Nesse contexto, quanto maior for o objetivo do governo em desestimular determinado bem ou serviço, maior será alíquota aplicada, de modo que não é possível prever qual será a métrica utilizada para a estipulação das alíquotas do IS. 

Thiago Braichi e Marina Guimarães: Ressaltamos que é impossível determinar quais serão as alíquotas destinadas a esses bens e serviços – inclusive pois os próprios bens e serviços não estão claros. No entanto, em pesquisa à tributação de outras jurisdições encontramos alíquotas exemplificativas sobre cigarros que variavam de 58,9% (Austrália) a 89,1% (Chile) sobre o preço final dos produtos, considerando nessa porcentagem a soma do IVA e do respectivo excise tax (imposto seletivo).


– Já há alguma definição com relação à sistemática de recolhimento do IS?

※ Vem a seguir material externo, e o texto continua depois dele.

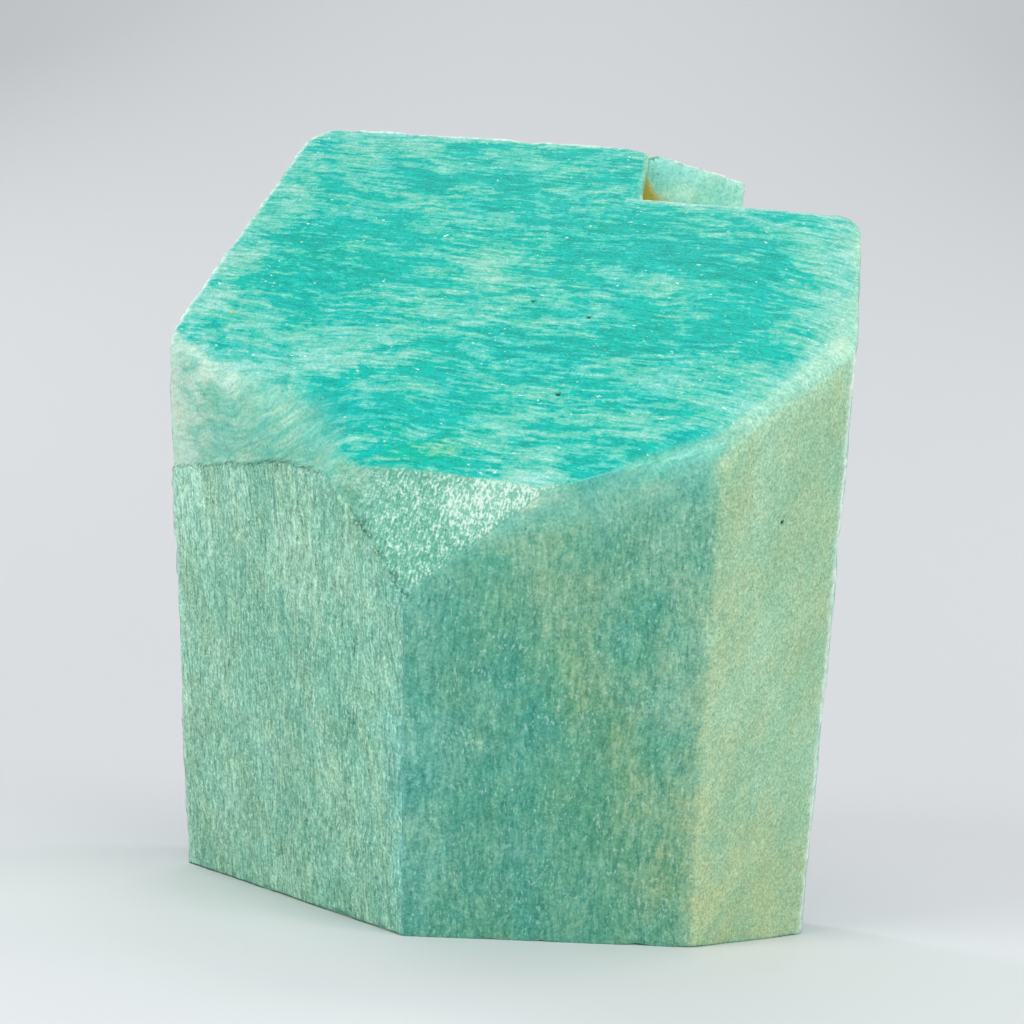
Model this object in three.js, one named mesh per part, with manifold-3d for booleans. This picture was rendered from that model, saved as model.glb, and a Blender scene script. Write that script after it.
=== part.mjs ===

Priscila Alves e Carlos Augusto Bender: Considerando-se o tratamento atualmente dado pela PEC 45/19, é possível concluir que o IS será cobrado com o objetivo de onerar as operações com itens que tem por característica afetarem a saúde e o meio ambiente, as quais atualmente sofrem a tributação pelo IPI, mas que deixarão de o ser.

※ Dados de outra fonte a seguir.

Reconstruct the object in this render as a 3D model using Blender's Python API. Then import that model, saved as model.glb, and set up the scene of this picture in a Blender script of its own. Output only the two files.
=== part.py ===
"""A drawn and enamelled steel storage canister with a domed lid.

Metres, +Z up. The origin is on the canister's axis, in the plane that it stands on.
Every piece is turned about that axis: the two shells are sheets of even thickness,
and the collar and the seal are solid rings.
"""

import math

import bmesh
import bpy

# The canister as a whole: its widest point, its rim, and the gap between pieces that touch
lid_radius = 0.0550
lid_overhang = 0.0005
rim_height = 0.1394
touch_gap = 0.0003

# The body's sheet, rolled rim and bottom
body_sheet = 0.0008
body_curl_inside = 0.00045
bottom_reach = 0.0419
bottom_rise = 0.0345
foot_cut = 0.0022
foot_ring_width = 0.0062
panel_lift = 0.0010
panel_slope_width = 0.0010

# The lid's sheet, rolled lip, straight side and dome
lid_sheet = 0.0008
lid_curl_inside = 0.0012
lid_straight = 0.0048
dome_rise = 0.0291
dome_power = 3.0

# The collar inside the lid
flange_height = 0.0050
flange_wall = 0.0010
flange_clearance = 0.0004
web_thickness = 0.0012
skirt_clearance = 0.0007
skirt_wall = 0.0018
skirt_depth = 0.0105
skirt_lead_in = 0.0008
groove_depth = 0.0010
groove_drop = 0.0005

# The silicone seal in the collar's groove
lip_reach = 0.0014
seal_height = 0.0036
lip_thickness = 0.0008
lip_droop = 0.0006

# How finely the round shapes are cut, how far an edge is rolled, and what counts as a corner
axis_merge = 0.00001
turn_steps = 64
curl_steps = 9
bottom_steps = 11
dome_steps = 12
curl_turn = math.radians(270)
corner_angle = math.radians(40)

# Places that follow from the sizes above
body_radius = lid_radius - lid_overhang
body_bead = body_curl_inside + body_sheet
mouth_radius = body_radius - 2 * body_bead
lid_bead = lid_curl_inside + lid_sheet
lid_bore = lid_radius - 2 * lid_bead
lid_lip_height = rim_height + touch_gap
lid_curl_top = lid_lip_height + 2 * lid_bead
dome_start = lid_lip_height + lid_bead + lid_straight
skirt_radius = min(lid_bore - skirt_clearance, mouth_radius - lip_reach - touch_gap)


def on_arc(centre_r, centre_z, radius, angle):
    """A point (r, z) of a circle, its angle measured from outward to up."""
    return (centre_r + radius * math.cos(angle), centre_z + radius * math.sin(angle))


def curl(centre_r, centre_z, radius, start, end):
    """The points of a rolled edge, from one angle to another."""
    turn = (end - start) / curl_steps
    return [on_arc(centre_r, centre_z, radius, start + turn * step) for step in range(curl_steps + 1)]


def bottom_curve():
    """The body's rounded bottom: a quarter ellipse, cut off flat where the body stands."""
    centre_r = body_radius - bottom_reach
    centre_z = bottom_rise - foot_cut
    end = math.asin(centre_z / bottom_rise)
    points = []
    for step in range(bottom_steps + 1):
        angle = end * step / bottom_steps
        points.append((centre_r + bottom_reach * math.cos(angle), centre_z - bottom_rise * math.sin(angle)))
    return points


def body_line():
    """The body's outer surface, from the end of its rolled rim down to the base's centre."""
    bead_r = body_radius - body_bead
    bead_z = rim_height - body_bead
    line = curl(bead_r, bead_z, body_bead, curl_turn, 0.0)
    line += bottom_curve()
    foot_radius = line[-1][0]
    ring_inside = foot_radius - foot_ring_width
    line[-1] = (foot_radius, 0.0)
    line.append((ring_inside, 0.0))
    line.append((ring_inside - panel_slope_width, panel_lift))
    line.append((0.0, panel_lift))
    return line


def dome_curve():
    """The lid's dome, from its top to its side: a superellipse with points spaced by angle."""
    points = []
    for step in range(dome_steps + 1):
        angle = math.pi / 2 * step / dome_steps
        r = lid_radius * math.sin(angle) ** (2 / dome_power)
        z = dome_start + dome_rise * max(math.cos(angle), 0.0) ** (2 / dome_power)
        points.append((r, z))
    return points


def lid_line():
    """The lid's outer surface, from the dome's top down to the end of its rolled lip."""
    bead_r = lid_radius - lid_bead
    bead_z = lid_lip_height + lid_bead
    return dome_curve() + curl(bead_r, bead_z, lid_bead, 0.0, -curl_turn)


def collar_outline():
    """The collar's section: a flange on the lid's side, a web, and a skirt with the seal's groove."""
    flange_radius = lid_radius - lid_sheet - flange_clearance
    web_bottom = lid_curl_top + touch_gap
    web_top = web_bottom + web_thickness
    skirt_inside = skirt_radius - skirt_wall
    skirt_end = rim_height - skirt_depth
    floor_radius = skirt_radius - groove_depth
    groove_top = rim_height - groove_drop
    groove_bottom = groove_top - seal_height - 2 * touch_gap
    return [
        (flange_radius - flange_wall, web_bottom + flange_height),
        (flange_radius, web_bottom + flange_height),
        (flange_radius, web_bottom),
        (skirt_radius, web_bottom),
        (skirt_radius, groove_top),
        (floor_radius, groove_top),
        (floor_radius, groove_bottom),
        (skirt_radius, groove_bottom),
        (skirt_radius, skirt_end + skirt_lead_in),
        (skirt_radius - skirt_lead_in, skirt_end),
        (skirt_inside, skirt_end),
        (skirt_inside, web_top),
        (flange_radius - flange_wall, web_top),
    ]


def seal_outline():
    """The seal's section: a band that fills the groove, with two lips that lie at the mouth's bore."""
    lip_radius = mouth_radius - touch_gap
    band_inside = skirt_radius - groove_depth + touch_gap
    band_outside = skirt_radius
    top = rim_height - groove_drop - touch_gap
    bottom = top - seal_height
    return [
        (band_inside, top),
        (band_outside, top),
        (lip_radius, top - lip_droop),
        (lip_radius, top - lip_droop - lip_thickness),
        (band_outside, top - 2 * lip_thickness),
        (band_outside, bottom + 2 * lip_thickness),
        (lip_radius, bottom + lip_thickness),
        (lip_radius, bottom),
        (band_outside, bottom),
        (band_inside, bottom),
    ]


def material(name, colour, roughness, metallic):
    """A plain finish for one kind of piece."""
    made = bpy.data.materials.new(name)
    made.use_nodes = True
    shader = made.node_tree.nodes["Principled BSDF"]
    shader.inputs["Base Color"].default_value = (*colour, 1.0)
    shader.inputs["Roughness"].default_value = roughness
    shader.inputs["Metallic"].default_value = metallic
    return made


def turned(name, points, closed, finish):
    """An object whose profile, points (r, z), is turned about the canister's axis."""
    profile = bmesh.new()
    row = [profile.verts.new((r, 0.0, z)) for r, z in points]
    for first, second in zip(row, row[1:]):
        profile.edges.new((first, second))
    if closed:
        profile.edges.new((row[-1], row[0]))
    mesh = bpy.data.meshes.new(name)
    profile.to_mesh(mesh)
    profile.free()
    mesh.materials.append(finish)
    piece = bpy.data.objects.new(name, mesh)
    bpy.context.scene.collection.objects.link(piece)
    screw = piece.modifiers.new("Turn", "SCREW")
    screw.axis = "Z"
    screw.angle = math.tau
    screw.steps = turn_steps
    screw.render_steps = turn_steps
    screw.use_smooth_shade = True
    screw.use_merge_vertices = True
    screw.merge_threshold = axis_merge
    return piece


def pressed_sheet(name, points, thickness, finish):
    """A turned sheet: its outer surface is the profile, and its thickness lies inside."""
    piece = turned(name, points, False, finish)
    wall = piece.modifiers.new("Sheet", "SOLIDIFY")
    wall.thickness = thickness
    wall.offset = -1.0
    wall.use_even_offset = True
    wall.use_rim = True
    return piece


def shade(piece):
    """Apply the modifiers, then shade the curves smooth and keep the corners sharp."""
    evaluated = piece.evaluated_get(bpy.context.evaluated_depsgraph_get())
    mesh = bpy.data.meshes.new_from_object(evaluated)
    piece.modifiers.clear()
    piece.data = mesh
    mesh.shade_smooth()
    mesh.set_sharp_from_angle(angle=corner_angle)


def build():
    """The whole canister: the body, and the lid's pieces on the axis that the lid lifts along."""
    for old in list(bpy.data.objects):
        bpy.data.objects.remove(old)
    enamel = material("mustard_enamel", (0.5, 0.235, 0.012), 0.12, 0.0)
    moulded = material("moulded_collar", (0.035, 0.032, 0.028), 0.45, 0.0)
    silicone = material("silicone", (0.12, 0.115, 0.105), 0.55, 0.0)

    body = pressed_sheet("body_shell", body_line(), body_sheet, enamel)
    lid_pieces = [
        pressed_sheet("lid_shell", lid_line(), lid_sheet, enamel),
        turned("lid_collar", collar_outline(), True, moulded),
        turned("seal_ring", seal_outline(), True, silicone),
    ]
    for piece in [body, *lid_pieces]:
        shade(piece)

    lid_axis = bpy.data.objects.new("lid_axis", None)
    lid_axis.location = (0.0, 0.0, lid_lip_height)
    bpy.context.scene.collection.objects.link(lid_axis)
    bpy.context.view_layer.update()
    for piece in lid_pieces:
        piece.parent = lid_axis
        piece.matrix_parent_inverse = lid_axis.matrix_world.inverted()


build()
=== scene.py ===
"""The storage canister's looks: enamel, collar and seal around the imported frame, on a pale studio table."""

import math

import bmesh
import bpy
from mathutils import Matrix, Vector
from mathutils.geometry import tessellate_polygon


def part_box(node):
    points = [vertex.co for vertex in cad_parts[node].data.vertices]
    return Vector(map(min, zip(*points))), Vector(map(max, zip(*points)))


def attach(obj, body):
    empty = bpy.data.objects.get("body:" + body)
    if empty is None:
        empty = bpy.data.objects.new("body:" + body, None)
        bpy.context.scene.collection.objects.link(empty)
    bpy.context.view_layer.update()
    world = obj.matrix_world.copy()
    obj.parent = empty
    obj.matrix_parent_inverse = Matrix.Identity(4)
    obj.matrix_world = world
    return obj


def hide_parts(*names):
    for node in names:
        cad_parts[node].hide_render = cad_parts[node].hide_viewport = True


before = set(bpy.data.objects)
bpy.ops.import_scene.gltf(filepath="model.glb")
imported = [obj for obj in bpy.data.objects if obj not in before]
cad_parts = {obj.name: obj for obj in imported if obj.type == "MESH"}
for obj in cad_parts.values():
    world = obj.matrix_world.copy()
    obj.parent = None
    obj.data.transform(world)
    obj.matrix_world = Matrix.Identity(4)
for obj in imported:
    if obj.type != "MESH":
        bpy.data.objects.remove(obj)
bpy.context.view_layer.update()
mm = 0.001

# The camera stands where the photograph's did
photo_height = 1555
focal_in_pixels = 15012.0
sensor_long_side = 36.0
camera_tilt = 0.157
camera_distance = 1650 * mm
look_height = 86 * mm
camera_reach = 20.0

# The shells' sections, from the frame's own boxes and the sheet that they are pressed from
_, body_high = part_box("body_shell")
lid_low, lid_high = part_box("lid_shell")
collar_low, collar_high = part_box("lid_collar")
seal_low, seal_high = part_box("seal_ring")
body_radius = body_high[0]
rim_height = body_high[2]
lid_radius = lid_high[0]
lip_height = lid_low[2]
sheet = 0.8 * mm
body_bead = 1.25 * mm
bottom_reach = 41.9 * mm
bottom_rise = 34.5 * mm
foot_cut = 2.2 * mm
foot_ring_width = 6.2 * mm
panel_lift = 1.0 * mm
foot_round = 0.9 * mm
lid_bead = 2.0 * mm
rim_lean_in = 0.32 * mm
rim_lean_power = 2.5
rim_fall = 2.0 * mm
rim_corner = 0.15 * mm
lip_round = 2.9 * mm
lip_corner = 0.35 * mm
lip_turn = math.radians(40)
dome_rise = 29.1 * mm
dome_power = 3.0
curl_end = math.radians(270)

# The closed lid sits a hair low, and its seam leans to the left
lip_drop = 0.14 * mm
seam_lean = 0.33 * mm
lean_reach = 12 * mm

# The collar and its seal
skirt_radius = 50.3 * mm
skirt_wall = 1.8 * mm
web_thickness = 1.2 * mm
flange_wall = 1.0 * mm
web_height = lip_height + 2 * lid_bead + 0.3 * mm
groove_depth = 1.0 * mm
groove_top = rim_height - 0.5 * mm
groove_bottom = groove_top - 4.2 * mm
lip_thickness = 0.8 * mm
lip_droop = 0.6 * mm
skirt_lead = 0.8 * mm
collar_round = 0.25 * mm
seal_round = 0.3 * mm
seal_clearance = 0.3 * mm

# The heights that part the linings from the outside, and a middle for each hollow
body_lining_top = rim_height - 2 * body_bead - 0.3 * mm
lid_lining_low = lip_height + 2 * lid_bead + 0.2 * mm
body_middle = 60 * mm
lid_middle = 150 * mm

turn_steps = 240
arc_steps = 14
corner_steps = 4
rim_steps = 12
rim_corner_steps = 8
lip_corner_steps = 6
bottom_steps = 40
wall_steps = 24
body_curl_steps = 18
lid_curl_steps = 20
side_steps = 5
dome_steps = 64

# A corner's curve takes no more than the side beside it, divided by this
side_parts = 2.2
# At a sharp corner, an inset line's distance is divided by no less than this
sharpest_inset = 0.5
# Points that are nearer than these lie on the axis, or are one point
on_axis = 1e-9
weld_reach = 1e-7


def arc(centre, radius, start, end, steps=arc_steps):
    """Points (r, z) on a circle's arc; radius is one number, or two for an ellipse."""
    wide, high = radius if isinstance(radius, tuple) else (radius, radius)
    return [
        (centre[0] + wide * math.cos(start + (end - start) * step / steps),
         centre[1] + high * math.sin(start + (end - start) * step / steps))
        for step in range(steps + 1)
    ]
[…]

Ao contrário do IPI, que se pauta pelo critério da essencialidade do bem, o IS se vinculará aos prejuízos causados pelo produto/serviço às pessoas e ao meio ambiente.

Da mesma forma, o que se observa é que a incidência do IS será monofásica, sendo a tributação realizada apenas em uma etapa do processo de produção/distribuição (provavelmente na saída da fábrica), comercialização e nas importações.

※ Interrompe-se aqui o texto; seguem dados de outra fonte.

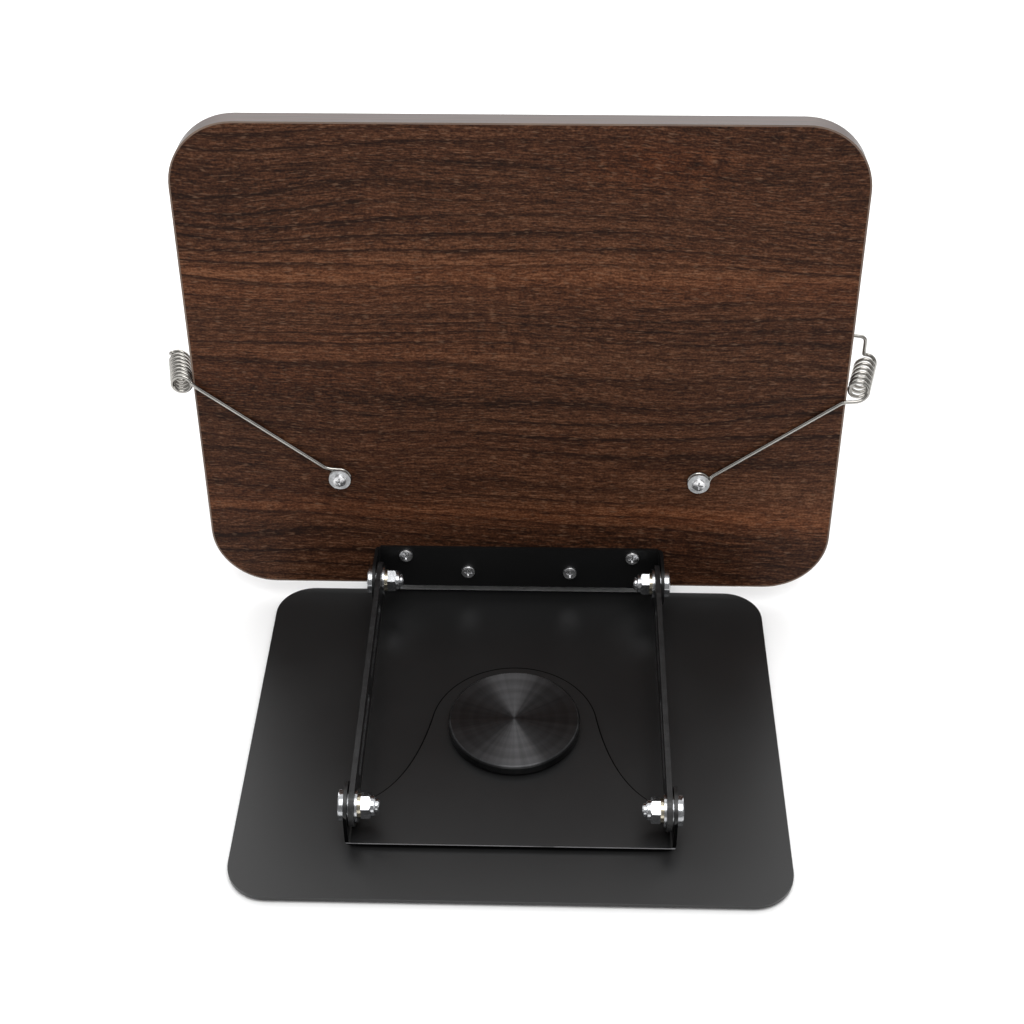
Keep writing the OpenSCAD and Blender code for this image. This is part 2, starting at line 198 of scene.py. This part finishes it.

Além disso, esse tributo não incidirá sobre as exportações e não integrará a própria base de cálculo, integrando, porém, a base de cálculo dos demais tributos (ICMS, do ISS, do IBS e da CBS).

Nesse sentido, através da redação atual da proposta de emenda à Constituição, da experiência internacional e dos aspectos do IPI (tributo atualmente mais semelhante ao IS), já é possível traçar os moldes do IS. No entanto, para maiores detalhes acerca do tributo, como a sistemática de recolhimento e eventuais alíquotas aplicáveis, é necessário aguardarmos a aprovação da reforma tributária bem como a regulamentação do assunto através de normas infraconstitucionais.

Thiago Braichi e Marina Guimarães: Segundo o texto aprovado pela Câmara, o IS será de competência federal e terá seus resultados divididos entre os demais entes da federação, com menção específica à Zona Franca de Manaus. Porém, não há descrição de sistemática não-cumulativa, que permita registro de créditos para compensação, ou de regime monofásico para o imposto. Além disso, com exceção do princípio da legalidade, não constam na PEC 45/19 limites para a carga tributária do IS, o qual integrará a base de cálculo do ICMS e do ISS, durante o período de transição, e do IBS e da CBS, ao fim da reforma. Sendo assim, caberá à norma infraconstitucional determinar a forma exata de recolhimento do imposto.